Congress leader Jairam Ramesh says Indira Gandhi saw herself as an environmentalist, not politician
The former Union Environment Minister was speaking at an event organised at the Foreign Correspondent's Club of South Asia to promote his recent book "Indira Gandhi: A Life in Nature".
NEW DELHI: Indira Gandhi may have been criticised for her policies during her tenure as Prime Minister and called authoritative but what people hardly know is that she was very much an environmentalist and naturalist, said senior Congress leader Jairam Ramesh on the life of India's iron lady.
The former Union Environment Minister was speaking at an event organised at the Foreign Correspondent's Club of South Asia to promote his recent book "Indira Gandhi: A Life in Nature" published by Simon & Schuster India, (Price Rs 799, pp 448). The book, which is released to mark the centenary year of Indira Gandhi, is an unconventional environmental biography.
"The environmental Indira Gandhi was entirely different. Very few are aware of her inclination towards the environment. She became a politician not by choice but by force of circumstances. She was born in a political family and grew up within the influence of politics," Ramesh observed.
He pointed out that Gandhi's initial days at Santiniketan took her closer to nature. It was also her education in Switzerland and her stay with her mother in the hills that helped shape her inclination towards nature.

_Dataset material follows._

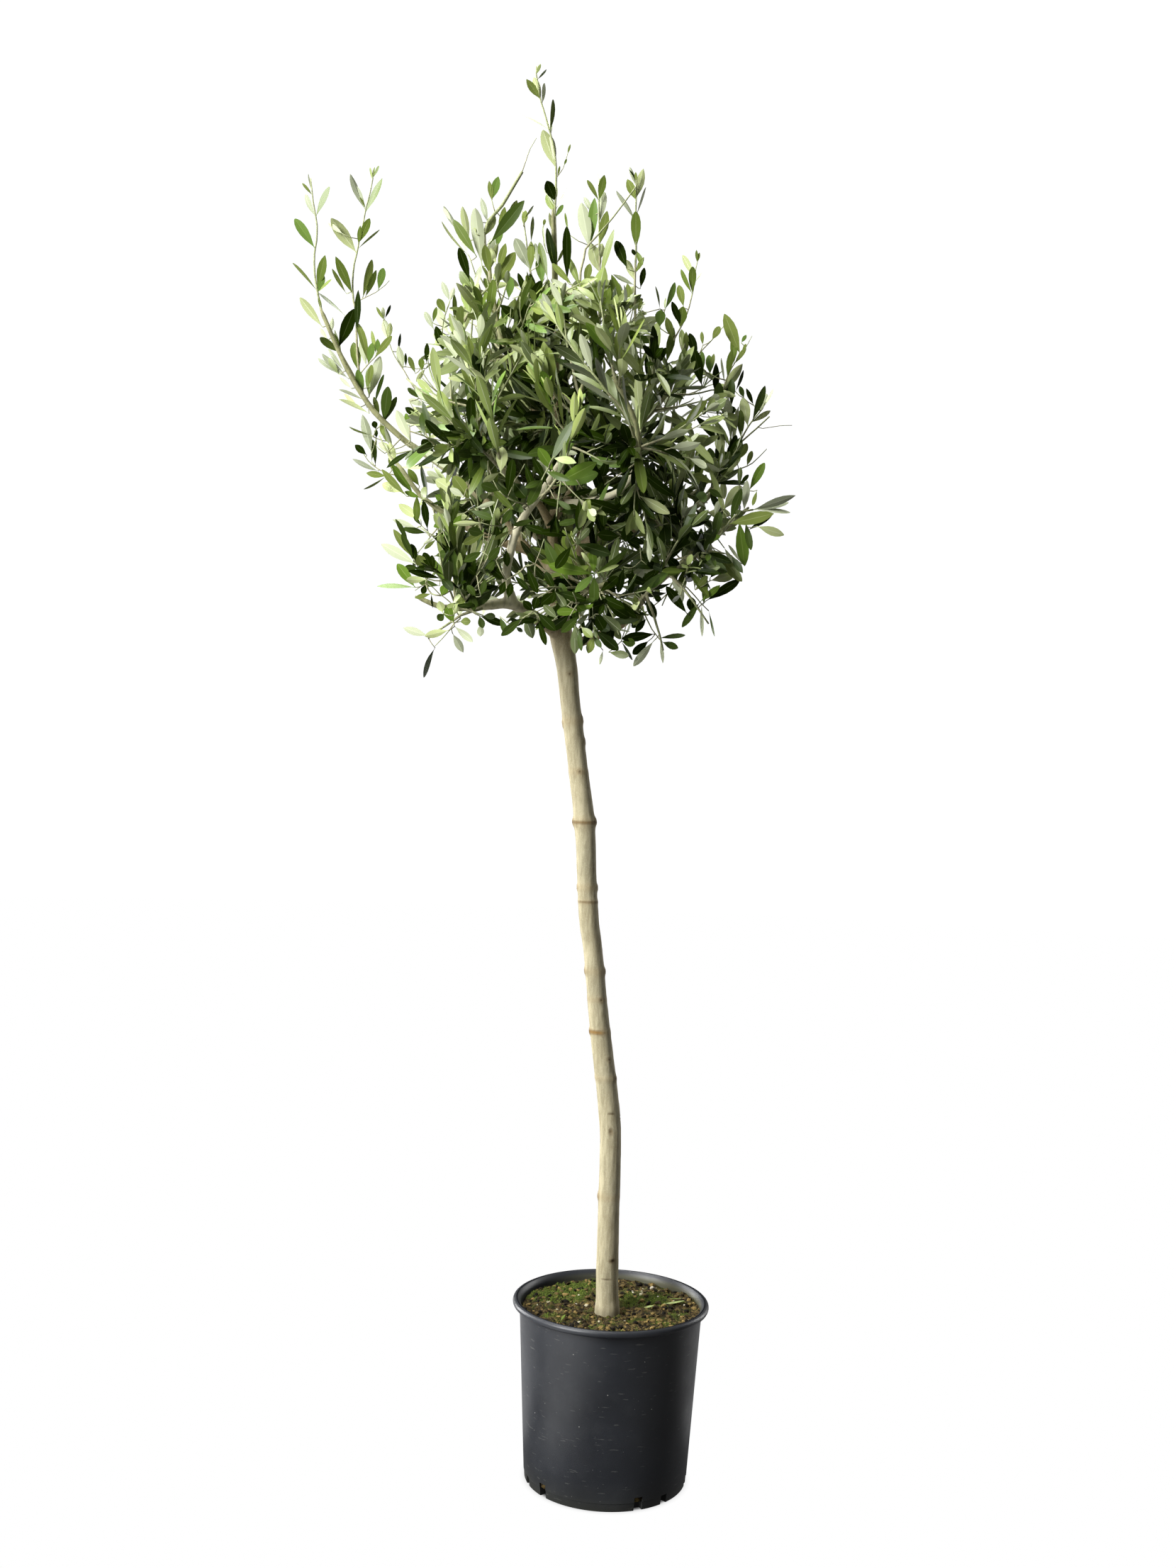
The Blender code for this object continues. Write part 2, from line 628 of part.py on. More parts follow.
def shoot_path(stem, aim):
    """A shoot leaves the stem at a slant, then bends up towards its aim."""
    foot, tip = stem[0].xyz, stem[-1].xyz
    run = tip - foot
    along = (aim - foot).dot(run) / run.length_squared
    aside = (aim - foot - along * run).length / run.length
    first, last = SHOOT_PLACES
    place = min(last, max(first, along - SHOOT_SLANT * aside)) * (len(stem) - 1)
    whole = min(int(place), len(stem) - 2)
    start = stem[whole].xyz.lerp(stem[whole + 1].xyz, place - whole)
    way = aim - start
    bend = start + Vector((BEND_OUT * way.x, BEND_OUT * way.y, BEND_UP * way.z))
    parts = max(2, round(way.length / TWIG_STEP))
    path = []
    for i in range(parts + 1):
        t = i / parts
        path.append((1 - t) ** 2 * start + 2 * t * (1 - t) * bend + t * t * aim)
    return path


def allowed_path(mass, path, capsules):
    """As much of the path as stays in the mass's space and clear of the limbs."""
    kept = [path[0]]
    for a, b in zip(path, path[1:]):
        inside = in_own_space(mass, b, TWIG_RADIUS)
        if not inside or not clear_of_limbs(a, b, capsules, LIMB_MARGIN):
            break
        kept.append(b)
    return kept


def leaf_corners(root, direction, face, length, width):
    """Root, left, right and tip of one leaf, its two sides raised so that it has a keel below."""
    across = direction.cross(face).normalized()
    belly = root + LEAF_WIDEST * length * direction + LEAF_KEEL * length * face
    return (
        root,
        belly - 0.5 * width * across,
        belly + 0.5 * width * across,
        root + length * direction,
    )


LEAF_FACES = ((0, 2, 1), (3, 1, 2), (0, 1, 3), (0, 3, 2))


def leaf_edges(corners):
    """The outline and midrib of a leaf, just clear of its root."""
    root, left, right, tip = corners
    return (
        (root.lerp(tip, 0.12), tip), (root.lerp(left, 0.15), left),
        (root.lerp(right, 0.15), right), (left, tip), (right, tip),
    )


def pierces(a, b, corners):
    """Whether the segment ab goes through the leaf."""
    root, left, right, tip = corners
    for side in (left, right):
        hit = intersect_ray_tri(root, side, tip, b - a, a, True)
        if hit and 0.0 <= (hit - a).dot(b - a) <= (b - a).length_squared:
            return True
    return False


def leaves_cross(one, two):
    if (one[3] - two[3]).length > 2.5 * LEAF_LENGTH:
        return False
    return any(pierces(a, b, two) for a, b in leaf_edges(one)) or any(
        pierces(a, b, one) for a, b in leaf_edges(two)
    )


def leaf_fits(mass, corners, capsules, twigs, leaves):
    """In its own space, clear of limbs and of other twigs, and through no other leaf."""
    edges = leaf_edges(corners)
    return (
        all(in_own_space(mass, p) for p in corners)
        and all(clear_of_limbs(a, b, capsules, LIMB_MARGIN) for a, b in edges)
        and all(clear_of_limbs(a, b, twigs, TWIG_MARGIN) for a, b in edges)
        and not any(pierces(a, b, corners) for a, b, _ in twigs)
        and not any(leaves_cross(corners, other) for other in leaves)
    )


def leaf_places(path, rng, step):
    """Where leaves spring from a shoot: pairs, each square to the last, and one at the tip."""
    lengths = [0.0]
    for a, b in zip(path, path[1:]):
        lengths.append(lengths[-1] + (b - a).length)
    total = lengths[-1]
    side = (path[1] - path[0]).orthogonal().normalized()
    turn = rng.uniform(0.0, math.pi)
    place = FIRST_PAIR * rng.uniform(*FIRST_PAIR_RANGE)
    while place < total - LAST_PAIR:
        i = max(k for k in range(len(path) - 1) if lengths[k] <= place)
        along = (path[i + 1] - path[i]).normalized()
        at = path[i] + along * (place - lengths[i])
        side = (side - along * side.dot(along)).normalized()
        across = along.cross(side)
        for angle in (turn, turn + math.pi):
            out = math.cos(angle) * side + math.sin(angle) * across
            yield at, along, out, 1.0 - LEAF_FALL * place / total
        turn += math.pi / 2
        place += step * rng.uniform(*PAIR_RANGE)
    along = (path[-1] - path[-2]).normalized()
    yield path[-1] - TIP_LEAF_BACK * along, along, None, TIP_LEAF


def leaf_lying(place, scale, tried, rng):
    """One way for a leaf to lie. Each further try turns it more freely and makes it smaller."""
    at, along, out, size = place
    size *= scale * rng.uniform(*LEAF_RANGE) * (1.0 - TRY_SHRINK * tried)
    spread = math.radians(LEAF_SPREAD * rng.uniform(*SPREAD_RANGE))
    if out is None:
        out = along.orthogonal().normalized()
        spread = math.radians(rng.uniform(*TIP_SPREAD) + TRY_SPREAD * tried)
    swing = LEAF_SWING * (1 + tried)
    out = Matrix.Rotation(rng.uniform(-swing, swing), 3, along) @ out
    direction = math.cos(spread) * along + math.sin(spread) * out
    stray = Vector((rng.uniform(-1, 1), rng.uniform(-1, 1), 0.0))
    face = along + FACE_RISE * UP + FACE_STRAY * stray
    face = (face - direction * face.dot(direction)).normalized()
    width = LEAF_WIDTH * (scale + WIDTH_FALL * (size - scale))
    return leaf_corners(at - LEAF_SUNK * direction, direction, face, LEAF_LENGTH * size, width)


def stem_of(mass, paths):
    """The mass's stem, from a gap beyond its bough's tip."""
    bough, line, _, _ = MASSES[mass]
    tip, before = paths[bough][-1], paths[bough][-2]
    along = (tip.xyz - before.xyz).normalized()
    start = tip.xyz + along * GAP
    knots = [start, *(Vector(p) for p in line)]
    radius = tip.w * STEM_SHARE
    count = len(knots) - 1
    return smoothed([
        Vector((*p, radius + (STEM_TIP_RADIUS - radius) * i / count)) for i, p in enumerate(knots)
    ], RING_STEP)


def squared_foot(path, tip, before):
    """Keeps the stem's first ring parallel to the flat end of its bough."""
    along = (tip.xyz - before.xyz).normalized()
    second = path[0].copy()
    second.xyz = path[0].xyz + along * STEM_FOOT
    return [path[0], second, *path[1:]]


def grow_mass(mass, paths, capsules, aims):
    """One mass: its stem, its shoots and their leaves, as separate closed pieces in a collection."""
    pieces = bpy.data.collections.new(mass + "_pieces")
    bpy.context.scene.collection.children.link(pieces)
    bough = MASSES[mass][0]
    stem = stem_of(mass, paths)
    whole = squared_foot(stem, paths[bough][-1], paths[bough][-2])
    core = tube(mass, whole, STEM_SIDES)
    shoots = []
    for aim, is_long in aims:
        path = allowed_path(mass, shoot_path(stem, aim), capsules)
        if len(path) > 1 and (path[-1] - path[0]).length > SHORTEST_SHOOT:
            shoots.append((path, is_long))
    leaves = []
    for number, (path, is_long) in enumerate(shoots):
        count = len(path) - 1
        twig = [
            Vector((*p, TWIG_RADIUS + (TWIG_TIP_RADIUS - TWIG_RADIUS) * i / count))
            for i, p in enumerate(path)
        ]
        tube("twig", twig, 3, collection=pieces)
        twigs = [
            (a, b, TWIG_RADIUS)
            for other, _ in shoots
            if other is not path
            for a, b in zip(other, other[1:])
        ]
        rng = random.Random(f"{mass}-{number}")
        step, scale = (LONG_PAIR_STEP, LONG_LEAF) if is_long else (PAIR_STEP, 1.0)
        for place in leaf_places(path, rng, step):
            for tried in range(LEAF_TRIES):
                corners = leaf_lying(place, scale, tried, rng)
                if leaf_fits(mass, corners, capsules, twigs, leaves):
                    leaves.append(corners)
                    mesh_object("leaf", corners, LEAF_FACES, pieces)
                    break
    return core, pieces


def keep_largest_shell(obj):
    """Drops loose scrap, and the shell of any hollow that crossing leaves have sealed."""
    shape = bmesh.new()
    shape.from_mesh(obj.data)
    left = set(shape.verts)
    shells = []
    while left:
        shell, edge = set(), [next(iter(left))]
        while edge:
            vert = edge.pop()
            if vert in left:
                left.remove(vert)
                shell.add(vert)
                edge += [e.other_vert(vert) for e in vert.link_edges]
        shells.append(shell)
    biggest = max(shells, key=len)
    bmesh.ops.delete(shape, geom=[v for v in shape.verts if v not in biggest], context="VERTS")
    bmesh.ops.triangulate(shape, faces=shape.faces)
    shape.to_mesh(obj.data)
    shape.free()


def fuse(core, pieces):
    """Joins the pieces to the stem in one union, then removes them."""
    union = core.modifiers.new("fuse", "BOOLEAN")
    union.operation = "UNION"
    union.solver = "MANIFOLD"
    union.operand_type = "COLLECTION"
    union.collection = pieces
    bpy.context.view_layer.objects.active = core
    bpy.ops.object.modifier_apply(modifier=union.name)
    for piece in list(pieces.objects):
        mesh = piece.data
        bpy.data.objects.remove(piece)
        bpy.data.meshes.remove(mesh)
    bpy.data.collections.remove(pieces)
    keep_largest_shell(core)


def make_masses(paths):
    capsules = [
        (a.xyz, b.xyz, max(a.w, b.w))
        for path in paths.values()
        for a, b in zip(path, path[1:])
    ]
    aims = {name: [(Vector(p), True) for p in parts[3]] for name, parts in MASSES.items()}
    for k in range(1, AIMS + 1):
        aim, rise = crown_aim(k)
        owner = min(SITES, key=lambda name: (SITES[name] - aim).length)
        if rise > TRUNK_CONE:
            aims[owner].append((aim, False))
    for number, mass in enumerate(MASSES):
        core, pieces = grow_mass(mass, paths, capsules, aims[mass])
        fuse(core, pieces)
        painted(core, LEAF_GREENS[number % len(LEAF_GREENS)], 0.6)


def main():
    for obj in list(bpy.data.objects):
        bpy.data.objects.remove(obj)
    make_pot()
    make_soil()
    paths = limb_paths()
    make_limbs(paths)
    make_masses(paths)


main()
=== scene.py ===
"""The looks of a young olive tree in a nursery pot.

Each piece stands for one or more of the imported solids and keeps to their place. The trunk and
boughs become one piece of bark with its rings, knots and scars. Each mass of leaves becomes a piece
of twigs and a piece of leaves, grown by the rule that grew the solids and carried on to finer
twigs. Pot and soil are modelled again with their small detail. Metres, +Z up, -Y the front.
"""

import math
import random

import bpy
import numpy as np
from bpy.props import FloatProperty, FloatVectorProperty, IntProperty, PointerProperty
from bpy.types import Operator, Panel, PropertyGroup
from mathutils import Matrix, Vector, noise


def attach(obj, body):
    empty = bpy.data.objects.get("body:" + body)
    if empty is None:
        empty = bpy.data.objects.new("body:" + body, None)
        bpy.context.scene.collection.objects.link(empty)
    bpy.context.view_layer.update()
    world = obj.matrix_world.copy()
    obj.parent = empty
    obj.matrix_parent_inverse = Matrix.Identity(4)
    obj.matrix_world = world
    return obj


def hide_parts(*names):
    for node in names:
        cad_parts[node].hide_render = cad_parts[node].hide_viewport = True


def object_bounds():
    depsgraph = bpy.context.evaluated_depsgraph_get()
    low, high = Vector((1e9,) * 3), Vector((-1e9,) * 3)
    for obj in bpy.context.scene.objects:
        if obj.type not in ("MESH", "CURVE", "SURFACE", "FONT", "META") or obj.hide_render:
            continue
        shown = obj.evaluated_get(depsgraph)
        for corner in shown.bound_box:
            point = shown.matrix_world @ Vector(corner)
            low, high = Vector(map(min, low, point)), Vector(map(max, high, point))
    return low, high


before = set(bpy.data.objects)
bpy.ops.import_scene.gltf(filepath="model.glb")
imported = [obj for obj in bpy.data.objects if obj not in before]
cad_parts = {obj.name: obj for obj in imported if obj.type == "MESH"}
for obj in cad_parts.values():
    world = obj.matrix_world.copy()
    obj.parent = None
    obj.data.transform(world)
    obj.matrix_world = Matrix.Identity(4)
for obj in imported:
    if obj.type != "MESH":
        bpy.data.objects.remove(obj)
CAD_LOW, CAD_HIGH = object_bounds()

bl_info = {
    "name": "Potted Olive Tree",
    "version": (1, 0, 0),
    "blender": (4, 5, 0),
    "location": "3D View > Sidebar > Olive Tree",
    "description": "Bark, leaves, soil and pot over the solids of a potted olive tree",
    "category": "Object",
}

GAP = 0.0003  # air between two of the solids
UP = Vector((0.0, 0.0, 1.0))

# ---------------------------------------------------------------- pot and soil, as the solids have them
POT_HEIGHT = 0.217
RIM_RADIUS = 0.120
RIM_BAND = 0.0088
WALL_TOP_RADIUS = 0.1115
WALL_FOOT_RADIUS = 0.0992
WALL = 0.0020
FOOT_WIDTH = 0.0085
FOOT_STEP_HEIGHT = 0.0100
FOOT_STEP = 0.0006
PAD_RADIUS = 0.064
FLOOR_LIFT = 0.0055
FLOOR_TOP = 0.0095
FRONT_FOOT_TURN = -13.0
# openings in the foot ring: how far round from there to both sides, and their width and height
OPENINGS = (((35.5, 91.5, 147.5), (0.0105, 0.0160)), ((57.0, 119.5), (0.0095, 0.0110)))
SOIL_TOP = 0.2046
SOIL_PATCH_RADIUS = 0.024
SOIL_LUMPS = ((0.0012, 5, 60.0), (0.0009, 11, -90.0))
SOIL_FALL = 0.0016
SOIL_FALL_TURN = 0.9
SOIL_DIP = 0.0062  # how much lower the ground lies at the trunk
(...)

While talking about the relevance of his book in the present scenario, Ramesh said Indira Gandhi was the main brain behind the implementation of four laws that govern environment regulation in India -- the Wildlife Protection Act of 1972, the Water (Prevention and Control of Pollution) Act of 1974, the Forest (Conservation) Act of 1980, and the Air (Prevention and Control of Pollution) Act of 1981.
"Not just that, the state Pollution Control Boards, the Central Pollution Control Board, the Ministry of Environment were all created by her. She was also India's first Minister of Environment from 1980-1984," he said.
Ramesh cited an example of how in the 1970s, Indira Gandhi was the only leader in the world to make the environment a global and political issue.
"In 1972, when the UN had its first Conference on Environment in Stockholm, Indira Gandhi was the only Prime Minister in the world to attend it apart from the Swedish PM," he pointed out.
The Congress leader also added that Indira Gandhi was always worried about climate change, deforestation, coastal erosion, loss of bio-diversity and was an ecological pioneer in terms of raising these issues both in India and abroad.
"She was the first and last Prime Minister to give importance to nature protection. It was not a private passion but fascination that became a public calling in which she tried to persuade, cajole and educate her colleagues at a time when the environment was not a fashionable issue," he observed.